My clients and students frequently ask me what determines the search rankings on LinkedIn. Some of the ranking factors are obvious as I’ve shown in previous examples. Use your target keywords as your last name field, in your professional headline and in your profile summary. As obvious as these seem, LinkedIn doesn’t officially tell us what determines our search rank. Here is what LinkedIn officially tells us.

LinkedIn uses proprietary algorithms to rank and order the results you get when you search for people on the site.

  1. There's no single rank for LinkedIn search. Unlike the standard search engines, we generate relevance scores uniquely for each member. Even though a query will return the same results for everyone, the order is determined in part by the profile, activity, and connections of the person searching. Testing a query from a handful of users is not likely to reflect the overall rank any profile has across the millions of queries that LinkedIn has every day. A closer measure would be the number of views your profile gets, which you can learn about in the Who's Viewed Your Profile sectionon your homepage.
  2. Searcher relevance is based on a variety of factors. Relevance is a proprietary algorithm that we are constantly improving. Our goal is to optimize search results for the searcher. Before we return results, we consider the searcher's activity on LinkedIn, the profiles returned by the query, and other members who have run similar searches in determining the sort order. These, along with other factors, combine to provide us with data to improve the overall quality of our members' search results.

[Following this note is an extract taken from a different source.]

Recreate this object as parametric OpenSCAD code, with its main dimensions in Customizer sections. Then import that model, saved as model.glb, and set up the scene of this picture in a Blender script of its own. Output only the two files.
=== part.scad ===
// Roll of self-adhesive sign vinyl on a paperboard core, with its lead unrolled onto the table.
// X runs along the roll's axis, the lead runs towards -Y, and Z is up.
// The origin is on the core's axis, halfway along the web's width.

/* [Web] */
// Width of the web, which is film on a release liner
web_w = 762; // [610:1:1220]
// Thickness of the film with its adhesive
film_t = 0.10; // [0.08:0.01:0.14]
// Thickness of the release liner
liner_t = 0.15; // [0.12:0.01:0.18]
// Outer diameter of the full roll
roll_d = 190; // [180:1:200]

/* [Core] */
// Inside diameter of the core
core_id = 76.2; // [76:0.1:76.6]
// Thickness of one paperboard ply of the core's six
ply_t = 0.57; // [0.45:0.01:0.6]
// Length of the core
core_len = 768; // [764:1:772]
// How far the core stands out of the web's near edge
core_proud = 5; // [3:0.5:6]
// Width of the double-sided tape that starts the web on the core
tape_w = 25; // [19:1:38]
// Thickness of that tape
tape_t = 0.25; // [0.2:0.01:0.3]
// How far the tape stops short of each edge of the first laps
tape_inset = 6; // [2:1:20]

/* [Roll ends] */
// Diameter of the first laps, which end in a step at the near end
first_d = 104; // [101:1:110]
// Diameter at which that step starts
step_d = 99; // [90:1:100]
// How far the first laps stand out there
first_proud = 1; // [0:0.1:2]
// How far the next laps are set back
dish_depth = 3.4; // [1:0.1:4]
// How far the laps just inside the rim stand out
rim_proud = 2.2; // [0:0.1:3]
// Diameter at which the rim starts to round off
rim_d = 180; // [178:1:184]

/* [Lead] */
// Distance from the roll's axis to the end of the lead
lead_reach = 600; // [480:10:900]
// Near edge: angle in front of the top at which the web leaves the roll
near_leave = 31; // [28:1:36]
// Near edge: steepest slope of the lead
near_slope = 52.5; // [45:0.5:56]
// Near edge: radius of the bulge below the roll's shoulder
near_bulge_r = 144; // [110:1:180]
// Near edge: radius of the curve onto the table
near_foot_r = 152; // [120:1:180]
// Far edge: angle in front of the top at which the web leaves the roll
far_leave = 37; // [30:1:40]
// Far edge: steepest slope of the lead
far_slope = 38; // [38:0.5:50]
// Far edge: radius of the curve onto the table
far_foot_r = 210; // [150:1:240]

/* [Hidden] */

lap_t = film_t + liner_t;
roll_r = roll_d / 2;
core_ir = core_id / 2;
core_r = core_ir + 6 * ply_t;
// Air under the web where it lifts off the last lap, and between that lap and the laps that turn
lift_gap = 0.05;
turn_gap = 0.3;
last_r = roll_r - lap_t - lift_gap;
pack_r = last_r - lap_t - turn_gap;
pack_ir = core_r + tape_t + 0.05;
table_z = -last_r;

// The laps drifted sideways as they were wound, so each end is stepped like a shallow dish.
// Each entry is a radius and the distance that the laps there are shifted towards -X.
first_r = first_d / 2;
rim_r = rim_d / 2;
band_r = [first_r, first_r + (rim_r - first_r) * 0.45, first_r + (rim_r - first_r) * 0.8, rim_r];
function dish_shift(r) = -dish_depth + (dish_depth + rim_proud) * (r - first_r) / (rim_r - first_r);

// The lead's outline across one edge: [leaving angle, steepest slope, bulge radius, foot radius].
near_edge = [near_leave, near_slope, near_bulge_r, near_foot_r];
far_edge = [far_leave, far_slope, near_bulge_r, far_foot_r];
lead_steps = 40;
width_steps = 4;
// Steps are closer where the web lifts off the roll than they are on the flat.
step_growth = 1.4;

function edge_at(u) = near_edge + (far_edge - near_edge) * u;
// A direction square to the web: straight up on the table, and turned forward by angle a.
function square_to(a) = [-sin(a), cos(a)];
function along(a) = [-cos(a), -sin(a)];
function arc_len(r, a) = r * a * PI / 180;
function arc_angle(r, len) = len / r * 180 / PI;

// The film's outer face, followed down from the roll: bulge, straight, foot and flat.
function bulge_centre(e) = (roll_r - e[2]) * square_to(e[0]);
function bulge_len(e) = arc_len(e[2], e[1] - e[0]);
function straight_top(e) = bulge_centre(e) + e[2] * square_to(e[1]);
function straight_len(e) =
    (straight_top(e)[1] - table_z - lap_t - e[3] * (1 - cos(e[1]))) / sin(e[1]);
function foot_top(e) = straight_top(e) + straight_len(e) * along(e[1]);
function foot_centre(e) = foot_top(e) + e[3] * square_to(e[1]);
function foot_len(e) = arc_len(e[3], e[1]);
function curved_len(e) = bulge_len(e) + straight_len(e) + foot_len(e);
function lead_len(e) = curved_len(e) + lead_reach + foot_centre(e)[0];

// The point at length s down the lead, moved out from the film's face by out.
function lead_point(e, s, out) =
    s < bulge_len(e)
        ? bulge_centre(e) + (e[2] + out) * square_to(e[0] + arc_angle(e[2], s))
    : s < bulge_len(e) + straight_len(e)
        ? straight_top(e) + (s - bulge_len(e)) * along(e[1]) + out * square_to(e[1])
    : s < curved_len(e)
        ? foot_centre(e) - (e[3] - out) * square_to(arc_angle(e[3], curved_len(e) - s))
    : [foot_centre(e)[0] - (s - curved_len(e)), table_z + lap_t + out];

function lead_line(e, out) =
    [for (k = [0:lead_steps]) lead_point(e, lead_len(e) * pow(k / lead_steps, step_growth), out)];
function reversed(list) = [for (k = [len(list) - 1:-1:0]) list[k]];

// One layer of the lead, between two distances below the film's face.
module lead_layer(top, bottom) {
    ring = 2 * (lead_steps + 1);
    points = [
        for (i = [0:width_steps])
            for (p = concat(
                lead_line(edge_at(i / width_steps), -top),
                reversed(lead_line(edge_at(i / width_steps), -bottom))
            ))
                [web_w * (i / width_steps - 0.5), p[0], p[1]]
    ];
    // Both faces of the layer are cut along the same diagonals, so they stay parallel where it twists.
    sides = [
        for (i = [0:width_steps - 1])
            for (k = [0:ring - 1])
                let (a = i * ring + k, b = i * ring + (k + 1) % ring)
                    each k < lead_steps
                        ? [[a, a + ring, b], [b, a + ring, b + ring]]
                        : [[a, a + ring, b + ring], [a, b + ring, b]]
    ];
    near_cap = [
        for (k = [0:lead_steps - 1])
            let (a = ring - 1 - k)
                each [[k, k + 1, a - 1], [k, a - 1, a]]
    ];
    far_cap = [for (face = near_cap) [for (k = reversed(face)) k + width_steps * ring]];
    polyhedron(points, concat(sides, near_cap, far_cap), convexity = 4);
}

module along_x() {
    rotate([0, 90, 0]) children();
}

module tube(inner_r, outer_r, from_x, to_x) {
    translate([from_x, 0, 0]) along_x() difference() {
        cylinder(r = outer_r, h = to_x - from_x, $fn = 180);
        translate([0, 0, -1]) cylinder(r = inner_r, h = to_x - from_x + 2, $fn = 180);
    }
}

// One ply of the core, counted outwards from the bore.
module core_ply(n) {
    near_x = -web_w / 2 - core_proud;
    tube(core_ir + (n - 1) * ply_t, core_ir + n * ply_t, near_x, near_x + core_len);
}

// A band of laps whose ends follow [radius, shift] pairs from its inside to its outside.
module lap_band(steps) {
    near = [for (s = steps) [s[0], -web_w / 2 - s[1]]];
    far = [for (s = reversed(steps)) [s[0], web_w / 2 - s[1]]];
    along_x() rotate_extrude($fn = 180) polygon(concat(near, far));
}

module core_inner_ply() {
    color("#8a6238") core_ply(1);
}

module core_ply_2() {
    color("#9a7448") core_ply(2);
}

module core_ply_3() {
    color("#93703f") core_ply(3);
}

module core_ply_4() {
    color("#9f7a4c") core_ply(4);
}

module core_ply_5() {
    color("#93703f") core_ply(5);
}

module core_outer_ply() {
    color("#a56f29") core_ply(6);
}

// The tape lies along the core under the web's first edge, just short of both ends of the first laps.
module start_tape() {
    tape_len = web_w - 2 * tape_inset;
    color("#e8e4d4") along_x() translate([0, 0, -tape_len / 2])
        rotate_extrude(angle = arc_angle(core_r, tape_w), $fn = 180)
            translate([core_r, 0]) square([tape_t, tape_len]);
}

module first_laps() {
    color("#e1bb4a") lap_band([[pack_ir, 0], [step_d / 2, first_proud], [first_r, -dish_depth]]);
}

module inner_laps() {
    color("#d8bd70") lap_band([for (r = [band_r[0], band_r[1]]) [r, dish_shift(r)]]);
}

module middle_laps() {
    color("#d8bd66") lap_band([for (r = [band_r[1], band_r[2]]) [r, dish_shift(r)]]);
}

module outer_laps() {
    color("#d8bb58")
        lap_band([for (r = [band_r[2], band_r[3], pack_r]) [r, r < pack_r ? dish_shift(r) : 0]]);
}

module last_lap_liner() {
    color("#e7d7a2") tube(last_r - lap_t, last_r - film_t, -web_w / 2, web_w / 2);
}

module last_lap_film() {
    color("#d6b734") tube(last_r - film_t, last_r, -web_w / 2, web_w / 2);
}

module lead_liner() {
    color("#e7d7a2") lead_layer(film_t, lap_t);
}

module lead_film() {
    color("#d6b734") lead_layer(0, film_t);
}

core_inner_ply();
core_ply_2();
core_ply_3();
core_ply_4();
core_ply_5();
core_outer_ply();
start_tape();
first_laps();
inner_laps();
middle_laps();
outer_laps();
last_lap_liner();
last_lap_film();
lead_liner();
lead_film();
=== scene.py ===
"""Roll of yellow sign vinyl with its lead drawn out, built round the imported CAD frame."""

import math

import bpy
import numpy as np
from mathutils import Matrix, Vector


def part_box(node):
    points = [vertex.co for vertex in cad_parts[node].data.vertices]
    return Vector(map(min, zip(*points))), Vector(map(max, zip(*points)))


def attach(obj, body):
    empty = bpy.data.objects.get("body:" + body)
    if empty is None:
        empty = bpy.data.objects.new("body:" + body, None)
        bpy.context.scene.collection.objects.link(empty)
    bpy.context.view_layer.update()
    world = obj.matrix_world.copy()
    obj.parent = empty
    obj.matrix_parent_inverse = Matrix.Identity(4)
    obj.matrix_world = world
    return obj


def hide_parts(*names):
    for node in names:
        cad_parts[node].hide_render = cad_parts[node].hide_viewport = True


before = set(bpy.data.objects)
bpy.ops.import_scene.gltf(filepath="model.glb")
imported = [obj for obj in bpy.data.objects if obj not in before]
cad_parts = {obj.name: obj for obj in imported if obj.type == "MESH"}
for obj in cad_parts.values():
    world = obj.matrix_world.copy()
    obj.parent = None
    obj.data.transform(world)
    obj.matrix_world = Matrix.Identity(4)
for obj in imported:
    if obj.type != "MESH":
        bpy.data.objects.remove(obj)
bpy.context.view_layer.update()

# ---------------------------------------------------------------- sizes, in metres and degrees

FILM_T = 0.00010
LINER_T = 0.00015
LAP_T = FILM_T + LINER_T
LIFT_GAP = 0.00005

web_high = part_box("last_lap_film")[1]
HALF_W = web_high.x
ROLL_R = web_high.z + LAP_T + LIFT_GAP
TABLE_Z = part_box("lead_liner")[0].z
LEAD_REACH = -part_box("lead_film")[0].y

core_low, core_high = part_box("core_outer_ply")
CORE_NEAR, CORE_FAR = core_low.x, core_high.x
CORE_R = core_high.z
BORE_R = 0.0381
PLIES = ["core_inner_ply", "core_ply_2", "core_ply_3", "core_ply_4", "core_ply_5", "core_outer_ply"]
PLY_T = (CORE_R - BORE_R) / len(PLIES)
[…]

  3. More keywords aren't always better. Our advice would be to only include the keywords, including repeated keywords, in your profile that best reflect your expertise and experience. If you integrate an extended list of keywords into your profile, you're likely showing up in a high number of searches. The question you need to ask yourself, however, is whether members consider your profile relevant to their search. If not, their behavior as a collective group may be influencing the algorithm used to rank you in search results.